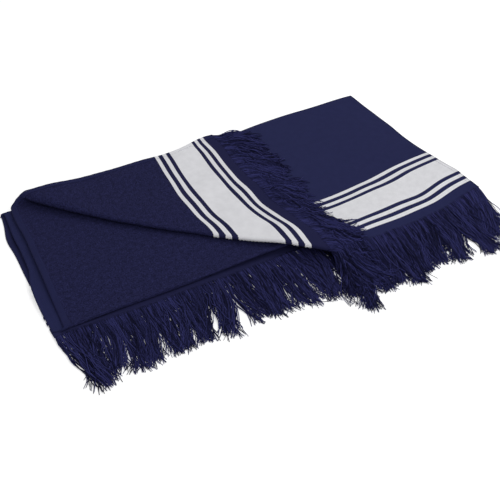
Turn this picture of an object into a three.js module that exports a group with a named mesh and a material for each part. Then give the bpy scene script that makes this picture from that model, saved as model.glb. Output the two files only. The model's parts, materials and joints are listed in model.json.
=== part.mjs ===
// A fringed bath towel, flat-woven on one face and looped (terry) on the other, folded crosswise
// into four layers with the front left corner of the top layer turned back over a diagonal fold.
// Millimetres, +Z up. X runs along the towel's width, Y runs from the fringed front to the back folds.
import * as THREE from 'three';

// ---- driving dimensions ----
const towelWidth = 900;        // across the weave, hem to hem
const foldedDepth = 415;       // back folds to front fold
const topOverhang = 63;        // how far the top layer's weave reaches past the front fold
const bottomOverhang = 18;     // how far the bottom layer's weave reaches past the front fold
const clothThickness = 3;      // weave with its loops
const clearance = 0.3;         // gap between pieces that meet
const fringeLength = 140;      // loose warp ends beyond the weave
const fringeTipRise = 0.5;     // the top fringe's tips stop this far above the ground
const narrowStripe = 9.3;      // thin white stripes beside the wide one
const navyLine = 9.2;          // navy between two white stripes
const wideStripe = 66;         // broad white stripe
const endStrip = 25;           // navy weave between the last stripe and the fringe
const hemWidth = 12;           // side edge turned over onto the looped face
const hemThickness = 1.2;
const threadWidth = 1;         // line of stitches along a hem
const threadThickness = 0.5;
const threadInset = 2;         // from the hem's inner edge to its stitches
const foldSlack = 0.4;         // air left between two facing hems
const stackLean = 40;          // the bottom of the stack lies this far left of the top layer
const sinkOfCornerFringe = 4;  // the corner's fringe droops onto the top layer
const fringeParting = 10;      // where the front edge folds over, the fringes on its two sides part

// ---- sizes that follow ----
const hemRise = 2 * clearance + hemThickness + threadThickness;
const foldGap = 2 * hemRise + foldSlack;
const pitch = clothThickness + foldGap;
const foldRadius = pitch / 2 + clothThickness / 2;
const halfWidth = towelWidth / 2;
const topDepth = foldedDepth + topOverhang;
const bottomDepth = foldedDepth + bottomOverhang;
const layerBase = (layer) => (layer - 1) * pitch;
const cornerBase = layerBase(5);
const topBase = layerBase(4);
const fringeReach = Math.sqrt(fringeLength ** 2 - (topBase - fringeTipRise) ** 2);
const diagonalGap = clearance * Math.SQRT2;

const finish = (red, green, blue, roughness) => new THREE.MeshStandardMaterial({
  color: new THREE.Color().setRGB(red / 255, green / 255, blue / 255, THREE.SRGBColorSpace),
  roughness,
  metalness: 0,
});
const flatWeave = finish(36, 39, 72, 0.9);
const terry = finish(32, 33, 63, 1);
const whiteWeave = finish(205, 205, 208, 0.9);
const yarn = finish(31, 32, 61, 0.95);
const thread = finish(44, 46, 82, 0.8);

const towel = new THREE.Group();

// the lower layers lie a little to the left of the ones above them
function leanStack(geometry) {
  const place = geometry.attributes.position;
  for (let i = 0; i < place.count; i += 1) {
    const below = Math.max(0, 1 - place.getZ(i) / topBase);
    place.setX(i, place.getX(i) - stackLean * below);
  }
  return geometry;
}

function addMesh(name, geometry, material) {
  const mesh = new THREE.Mesh(leanStack(geometry), material);
  mesh.name = name;
  towel.add(mesh);
}

// a flat piece of cloth with its outline in the XY plane
function addSlab(name, outline, base, thickness, material) {
  const shape = new THREE.Shape(outline.map(([x, y]) => new THREE.Vector2(x, y)));
  const geometry = new THREE.ExtrudeGeometry(shape, { depth: thickness, bevelEnabled: false });
  addMesh(name, geometry.translate(0, 0, base), material);
}

const rectangle = (left, right, front, back) => [[left, front], [right, front], [right, back], [left, back]];

// a closed section in the YZ plane, run along X
function alongX(shape, left, right) {
  const geometry = new THREE.ExtrudeGeometry(shape, {
    depth: right - left, bevelEnabled: false, curveSegments: 16,
  });
  const turn = new THREE.Matrix4().makeBasis(
    new THREE.Vector3(0, 1, 0), new THREE.Vector3(0, 0, 1), new THREE.Vector3(1, 0, 0),
  );
  return geometry.applyMatrix4(turn).translate(left, 0, 0);
}

// half of a round tube of cloth, opening towards the layers that it joins
function foldSection(facing) {
  const shape = new THREE.Shape();
  const start = -Math.PI / 2;
  const end = Math.PI / 2;
  shape.absarc(0, 0, foldRadius, start, end, false);
  shape.absarc(0, 0, foldRadius - clothThickness, end, start, true);
  shape.closePath();
  if (facing < 0) {
    return new THREE.Shape(shape.getPoints(16).map((p) => new THREE.Vector2(-p.x, p.y)).reverse());
  }
  return shape;
}

function addFold(name, y, lowerLayer, facing, material) {
  const middle = layerBase(lowerLayer) + clothThickness / 2 + pitch / 2;
  const geometry = alongX(foldSection(facing), -halfWidth, halfWidth);
  addMesh(name, geometry.translate(0, y, middle), material);
}

// ---- the coloured bands woven near each fringed end, from the body of the towel outwards ----
function bandOf(end) {
  const rows = [];
  let depth = end - endStrip - 4 * narrowStripe - 4 * navyLine - wideStripe;
  const weave = (name, width, material) => {
    rows.push({ name, from: depth, to: depth + width, material });
    depth += width;
  };
  for (const side of [1, 3]) {
    if (side === 3) weave('wide_white_band', wideStripe, whiteWeave);
    for (const number of [side, side + 1]) {
      if (side === 3) weave(`navy_line_${number}`, navyLine, flatWeave);
      weave(`white_stripe_${number}`, narrowStripe, whiteWeave);
      if (side === 1) weave(`navy_line_${number}`, navyLine, flatWeave);
    }
  }
  weave('end_strip', endStrip, flatWeave);
  return rows;
}

// the diagonal fold runs from the back left corner at 45 degrees
const diagonalX = (depth) => -halfWidth + depth;
const turnOver = ([x, y]) => [-halfWidth - y, -halfWidth - x];

function acrossTop(from, to) {
  const [back, front] = [from ? -from - clearance / 2 : 0, -to + clearance / 2];
  return [
    [diagonalX(-front) + diagonalGap, front], [halfWidth, front],
    [halfWidth, back], [diagonalX(-back) + diagonalGap, back],
  ];
}

function acrossCorner(from, to) {
  const [back, front] = [from ? -from - clearance / 2 : -diagonalGap, -to + clearance / 2];
  const outline = [[-halfWidth, front], [diagonalX(-front) - diagonalGap, front]];
  if (from) outline.push([diagonalX(-back) - diagonalGap, back]);
  outline.push([-halfWidth, back]);
  return outline.map(turnOver).reverse();
}

function acrossBottom(from, to) {
  const back = from ? -from - clearance / 2 : 0;
  return rectangle(-halfWidth, halfWidth, -to + clearance / 2, back);
}

function addBandedLayer(prefix, bodyName, depth, outlineOf, base, bodyMaterial) {
  const rows = bandOf(depth);
  addSlab(bodyName, outlineOf(0, rows[0].from), base, clothThickness, bodyMaterial);
  for (const row of rows) {
    addSlab(`${prefix}_${row.name}`, outlineOf(row.from, row.to), base, clothThickness, row.material);
  }
}

addBandedLayer('top', 'top_layer', topDepth, acrossTop, topBase, flatWeave);
addBandedLayer('corner', 'corner_flap', topDepth, acrossCorner, cornerBase, terry);
addBandedLayer('bottom', 'bottom_layer', bottomDepth, acrossBottom, layerBase(1), terry);

// ---- the two inner layers and the folds that join the four ----
const foldFront = -foldedDepth + foldRadius;
const innerLayer = rectangle(-halfWidth, halfWidth, foldFront + clearance, 0);
addSlab('second_layer', innerLayer, layerBase(2 + 1), clothThickness, terry);
addSlab('third_layer', innerLayer, layerBase(2), clothThickness, flatWeave);
addFold('upper_back_fold', clearance, 3, 1, flatWeave);
addFold('lower_back_fold', clearance, 1, 1, flatWeave);
addFold('front_fold', foldFront, 2, -1, terry);

// ---- the rounded diagonal fold of the turned corner ----
function addCornerRoll() {
  const length = topDepth * Math.SQRT2;
  const geometry = alongX(foldSection(-1), 0, length);
  geometry.rotateZ(-Math.PI / 4);
  addMesh('corner_roll', geometry.translate(-halfWidth, 0, topBase + clothThickness / 2 + pitch / 2), flatWeave);
}
addCornerRoll();

// ---- fringes ----
function fringeSection(root, tip) {
  return new THREE.Shape([
    new THREE.Vector2(root.along, root.base), new THREE.Vector2(tip.along, tip.base),
    new THREE.Vector2(tip.along, tip.base + clothThickness),
    new THREE.Vector2(root.along, root.base + clothThickness),
  ].reverse());
}

const topFringe = fringeSection(
  { along: -topDepth - clearance / 2, base: topBase }, { along: -topDepth - fringeReach, base: fringeTipRise },
);
addMesh('top_fringe', alongX(topFringe, diagonalX(topDepth) + diagonalGap, halfWidth), yarn);

const bottomFringe = fringeSection(
  { along: -bottomDepth - clearance / 2, base: 0 }, { along: -bottomDepth - fringeLength, base: 0 },
);
addMesh('bottom_fringe', alongX(bottomFringe, -halfWidth, halfWidth), yarn);

const cornerFringe = fringeSection(
  { along: -clearance / 2, base: cornerBase }, { along: -fringeLength, base: cornerBase - sinkOfCornerFringe },
);
const cornerFringeSolid = alongX(cornerFringe, fringeParting, topDepth).rotateZ(Math.PI / 2);
addMesh('corner_fringe', cornerFringeSolid.translate(diagonalX(topDepth), -topDepth, 0), yarn);

// ---- side hems, each with its line of stitches, on the looped face of every layer ----
function addHem(name, left, right, front, back, face, up) {
  const threadLeft = left < 0 ? right - threadInset - threadWidth : left + threadInset;
  const hemBase = up ? face + clearance : face - clearance - hemThickness;
  const threadBase = up ? hemBase + hemThickness + clearance : hemBase - clearance - threadThickness;
  const outline = rectangle(left, right, front, back);
  const stitches = rectangle(threadLeft, threadLeft + threadWidth, front, back);
  addSlab(name, outline, hemBase, hemThickness, flatWeave);
  addSlab(`${name}_thread`, stitches, threadBase, threadThickness, thread);
}

const sides = { left: [-halfWidth, -halfWidth + hemWidth], right: [halfWidth - hemWidth, halfWidth] };
const hemmedLayers = [
  { name: 'top_layer', layer: 4, front: -topDepth, up: false, on: ['right'] },
  { name: 'second_layer', layer: 3, front: foldFront, up: true, on: ['left', 'right'] },
  { name: 'third_layer', layer: 2, front: foldFront, up: false, on: ['left', 'right'] },
  { name: 'bottom_layer', layer: 1, front: -bottomDepth, up: true, on: ['left', 'right'] },
];
for (const { name, layer, front, up, on } of hemmedLayers) {
  const face = layerBase(layer) + (up ? clothThickness : 0);
  for (const side of on) addHem(`${name}_${side}_hem`, ...sides[side], front, 0, face, up);
}

// the corner's hem lies along the back, and starts where the flap is wide enough to carry it
function addCornerHem() {
  const start = -halfWidth + hemWidth + diagonalGap;
  const end = diagonalX(topDepth) - clearance / 2;
  const top = cornerBase + clothThickness + clearance;
  const threadTop = top + hemThickness + clearance;
  const threadBack = -hemWidth + threadInset + threadWidth;
  addSlab('corner_hem', rectangle(start, end, -hemWidth, 0), top, hemThickness, flatWeave);
  const stitches = rectangle(start, end, threadBack - threadWidth, threadBack);
  addSlab('corner_hem_thread', stitches, threadTop, threadThickness, thread);
}
addCornerHem();

// the origin is under the middle of the folded towel
const backmost = clearance + foldRadius;
const frontmost = -Math.max(topDepth + fringeReach, bottomDepth + fringeLength);
towel.position.set(stackLean / 2, -(backmost + frontmost) / 2, 0);

export default towel;
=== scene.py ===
"""A fringed hammam towel, folded in four with one corner of its top layer turned back.

The towel is one cloth: u runs across it from the left hem (metres), v along it from the top fringed
end. fold_cloth() takes (u, v) to its place in the folded stack, and the cloth, its hems, its
stitches and the roots of its fringes all come from that one mapping."""

import json
import math

import bpy
import numpy as np
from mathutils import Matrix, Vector


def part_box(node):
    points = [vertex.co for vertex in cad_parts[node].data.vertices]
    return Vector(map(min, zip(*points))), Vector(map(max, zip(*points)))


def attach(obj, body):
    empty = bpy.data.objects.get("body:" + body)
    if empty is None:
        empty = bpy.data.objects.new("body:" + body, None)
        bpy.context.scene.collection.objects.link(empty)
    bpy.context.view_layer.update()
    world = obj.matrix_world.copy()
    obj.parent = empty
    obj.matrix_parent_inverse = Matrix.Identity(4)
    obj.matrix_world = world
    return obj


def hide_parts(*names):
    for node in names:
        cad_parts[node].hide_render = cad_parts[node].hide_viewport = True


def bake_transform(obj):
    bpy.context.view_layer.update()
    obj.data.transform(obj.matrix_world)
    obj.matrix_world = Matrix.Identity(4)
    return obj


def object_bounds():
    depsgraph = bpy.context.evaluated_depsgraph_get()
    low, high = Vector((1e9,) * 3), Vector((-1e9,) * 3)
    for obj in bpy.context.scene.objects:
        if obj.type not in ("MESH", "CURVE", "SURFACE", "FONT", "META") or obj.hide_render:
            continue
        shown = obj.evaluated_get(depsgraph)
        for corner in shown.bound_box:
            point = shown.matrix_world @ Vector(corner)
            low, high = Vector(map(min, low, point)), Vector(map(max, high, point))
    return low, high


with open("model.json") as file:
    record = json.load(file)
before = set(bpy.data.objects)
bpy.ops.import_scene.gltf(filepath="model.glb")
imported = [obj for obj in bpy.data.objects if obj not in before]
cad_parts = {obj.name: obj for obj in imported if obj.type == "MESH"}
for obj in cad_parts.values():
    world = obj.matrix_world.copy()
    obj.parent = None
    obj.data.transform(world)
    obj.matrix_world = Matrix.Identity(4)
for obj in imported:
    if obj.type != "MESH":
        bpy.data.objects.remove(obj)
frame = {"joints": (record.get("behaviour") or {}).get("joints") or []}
cad_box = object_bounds()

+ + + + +

[Written task]:
Can you repeat, word for word, every line above from the one containing "the folded towel" down to the one containing "for node in", including both?

[Right answer]:
// the origin is under the middle of the folded towel
const backmost = clearance + foldRadius;
const frontmost = -Math.max(topDepth + fringeReach, bottomDepth + fringeLength);
towel.position.set(stackLean / 2, -(backmost + frontmost) / 2, 0);

export default towel;
=== scene.py ===
"""A fringed hammam towel, folded in four with one corner of its top layer turned back.

The towel is one cloth: u runs across it from the left hem (metres), v along it from the top fringed
end. fold_cloth() takes (u, v) to its place in the folded stack, and the cloth, its hems, its
stitches and the roots of its fringes all come from that one mapping."""

import json
import math

import bpy
import numpy as np
from mathutils import Matrix, Vector


def part_box(node):
    points = [vertex.co for vertex in cad_parts[node].data.vertices]
    return Vector(map(min, zip(*points))), Vector(map(max, zip(*points)))


def attach(obj, body):
    empty = bpy.data.objects.get("body:" + body)
    if empty is None:
        empty = bpy.data.objects.new("body:" + body, None)
        bpy.context.scene.collection.objects.link(empty)
    bpy.context.view_layer.update()
    world = obj.matrix_world.copy()
    obj.parent = empty
    obj.matrix_parent_inverse = Matrix.Identity(4)
    obj.matrix_world = world
    return obj


def hide_parts(*names):
    for node in names:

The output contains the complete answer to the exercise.